Wednesday, September 26, 2007

Sometimes bigger is better

In chapter 3 of The Happiness Hypothesis by Jonathan Haidt (who has an interesting web site), he talks about the solely human virtue of reciprocity and why it's an evolutionary advantage. He begins by talking about how the law of ultrasociality - living in large cooperative societies in which hundreds or thousands of individuals reap the benefits of an extensive division of labor - has evolved at least 4 times in the animal kingdom: among "hymenoptera" (ants, bees and wasps), among termites, naked mole rats, and among humans. What may seem counterintuitive to the concept of "survival of the fittest" actually makes a lot of sense if you consider the risks. The only way for a species to continue to survive, reproduce and evolve, if you will, is to leave surviving copies of their genes. Which means making sure that everyone carrying a copy of your genes not only survives but prospers. That means siblings (which share 50% of your genes), as well as your children. Nephews and nieces carry a quarter of your genes and your cousins one-eighth. So, obviously, on those terms, reciprocity would play a vital role in the continuation of the species.

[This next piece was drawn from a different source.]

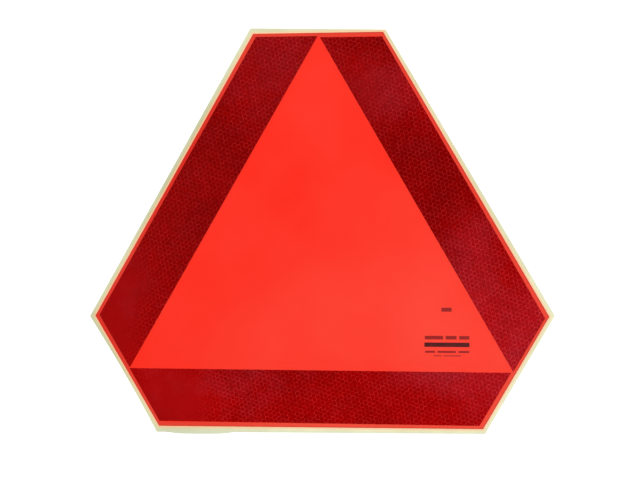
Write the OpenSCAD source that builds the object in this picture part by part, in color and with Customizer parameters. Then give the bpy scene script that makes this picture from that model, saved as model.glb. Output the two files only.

Haidt goes on to explain, though, how this concept only really works in manageable groups of a few dozen, or perhaps a hundred. Beyond that, you've moved too far out of the gene pool to risk your own genes to help. Human brains, apparently, have evolved to live in groups of roughly 150 other people. Beyond that, the number is too large to be manageable or beneficial. And this is where size comes in. Brain size that is. Humans have the largest social circle of all social animals. Chimpanzees, our closest ancestors, live in groups of around 30 and spend "emormous amounts of time grooming each other." According to what scientists have deduced from the human brain size (which Haidt explains, but it's complicated and would take up too much time, so just take my word for it that he offers the science), it's capable of roughly the 150 number. Which, when further research into city dwellers' social lives investigated, is the approximate number of friends and acquaintances that the average urbanite claims (or can know directly, by name and face, and how everyone is related to everyone else). Obviously, humans can't spend all their time grooming 150 other people in their social circles, and this, hypothesizes Haidt, is where language came in; as a replacement for physical grooming. Which I would also love to get into, and why gossip, Haidt argues, is also an evolutionary act, which he spends the next part of the chapter getting into.

I don't know, maybe this stuff is totally apparent to everyone else, but when I start reading this evolution stuff, I just find it utterly fascinating. It's not something I've given a lot of thought to in the past, and maybe there's some deep, dark recess of my psyche that doesn't believe it, so when I read about bold-faced evidence of not only how humans evolved, but why, it kind of blows my mind.